A stimulating, constructive tool
This is only the second time in Vietnam that such a tool has been used in conservation. But it's been so successful that forest officials have asked to do the same in other villages and communes.
"The policy of Quang Nam province is to dismantle state forest enterprises and reallocate forest land to the ethnic minorities," says James Hardcastle. "Forest officials recognize that the 3D model can be an effective — not to mention easy and cheap — way to work with local people as they implement this."
"This is an extremely important opportunity for conservation because it involves communities in managing their own forests," he adds. "Strictly protected areas that prohibit people from using forests don’t work in Vietnam."
Thai Truyen, Vice Director of the Provincial Forest Protection Department of Quang Nam, echoes the importance of local people in protecting the forests.
"Without their participation, we cannot carry out our activities effectively," he says. "Quang Nam has 795,000ha of forest — and with only 296 staff, each has a large area to look after, about 2,700ha. Also, we cannot protect the forest without being concerned about the livelihoods of local people, who are poor and depend on the forest. The main thing, therefore, is the involvement of these people."
While the idea of involving local people in the protection of natural resources has only recently become a mainstream part of conservation work, the villagers have long recognized the connection between themselves and the forest.
"The value of forest resources represents the value of our life," goes an old Ka Tu saying.
And they value the new collaboration between themselves and forest officials. Says A’Viet Bu, a local villager who took part in developing the 3D model: "It is good that the government and the people are able to work together to protect the forest. Everyone is happy about this."
* Jane Story is Communications Officer at WWF Indochina, based in Hanoi, Vietnam.
The Central Annamites are part of the Greater Annamites, a chain of mountains that stretch like a spine from the north to south of Vietnam. The moist forests of these mountains are one of WWF's Global 200 Ecoregions — a science-based global ranking of the world's most biologically outstanding habitats and the regions on which WWF concentrates its effort.
These forests are some of the last relatively intact moist forests in Indochina and still harbour large mammals, including several newly discovered species. Many endemic mammals and birds live in the forests, as well as a number of endangered and threatened species.
A total of 8 million people belonging to 37 ethnic minority groups live in the Central Annamites, with 1.2 million in the province of Quang Nam alone. Population densities are highest in the narrow coastal belt of the South China Sea, decreasing as the land rises to the Annamites Mountains.
WWF's work in the Central Annamites
WWF-Indochina’s MOSAIC project (Management of Strategic Areas for Integrated Conservation) works with local villagers and forest officials in the Central Annamites to design and implement sustainable management practices. The goal is for the forests and rivers of global conservation significance in Quang Nam province to be managed in a way that sustains the social, economic, and environmental values of the region's biodiversity for future generations.

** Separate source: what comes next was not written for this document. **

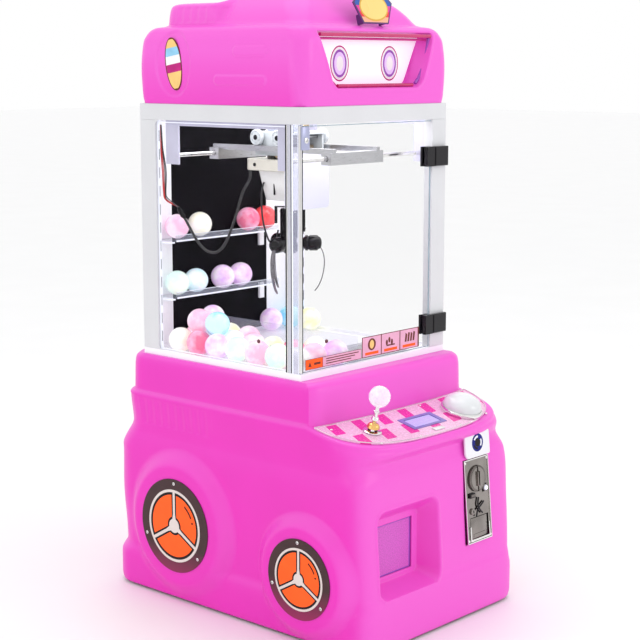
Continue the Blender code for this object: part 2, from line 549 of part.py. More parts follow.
def finger_blade(n=9):
    """Centre line of a finger in its own radial plane: (radius, z)."""
    pts = [(0.062, 0.786), (0.071, 0.773), (0.0755, 0.757), (0.0760, 0.740), (0.0735, 0.722), (0.0690, 0.706), (0.0625, 0.692), (0.0550, 0.682)]
    return pts


for i, az in enumerate(FINGER_AZ):
    R = CM @ Matrix.Rotation(math.radians(az), 4, "Z")
    k = turned("claw_finger_%d" % (i + 1), [(0, 0.0275), (0.006, 0.0275), (0.0125, 0.0300), (0.0145, 0.034), (0.0145, 0.062), (0.0125, 0.0670), (0.006, 0.0700), (0, 0.0705)],
               BLACK, seg=16, mx=R @ Matrix.Translation((0, 0, FINGER_Z)) @ Matrix.Rotation(math.pi / 2, 4, "Y"))
    rings = []
    bl = finger_blade()
    for j, (r, z) in enumerate(bl):
        a, b = bl[max(j - 1, 0)], bl[min(j + 1, len(bl) - 1)]
        t = Vector((b[0] - a[0], b[1] - a[1])).normalized()
        nrm = Vector((t[1], -t[0])) * 0.0013
        w = 0.0045 if j < 6 else 0.0035
        rings.append([(r + nrm.x, -w, z + nrm.y), (r + nrm.x, w, z + nrm.y), (r - nrm.x, w, z - nrm.y), (r - nrm.x, -w, z - nrm.y)])
    join(k, loft("blade_%d" % i, rings, STEEL, mx=R))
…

The project team for the 3D model work is made up of WWF staff, experts from Vietnam's Centre for Environment and Tourism Development, Hanoi Geographic and the Institute, the Association of Vietnam's Parks and Protected Areas, and a prominent Vietnamese artist. Other work with local communities includes the establishment of village anti-poaching patrols. WWF is also carrying out research to assess the status of and threats to the wildlife in Quang Nam province.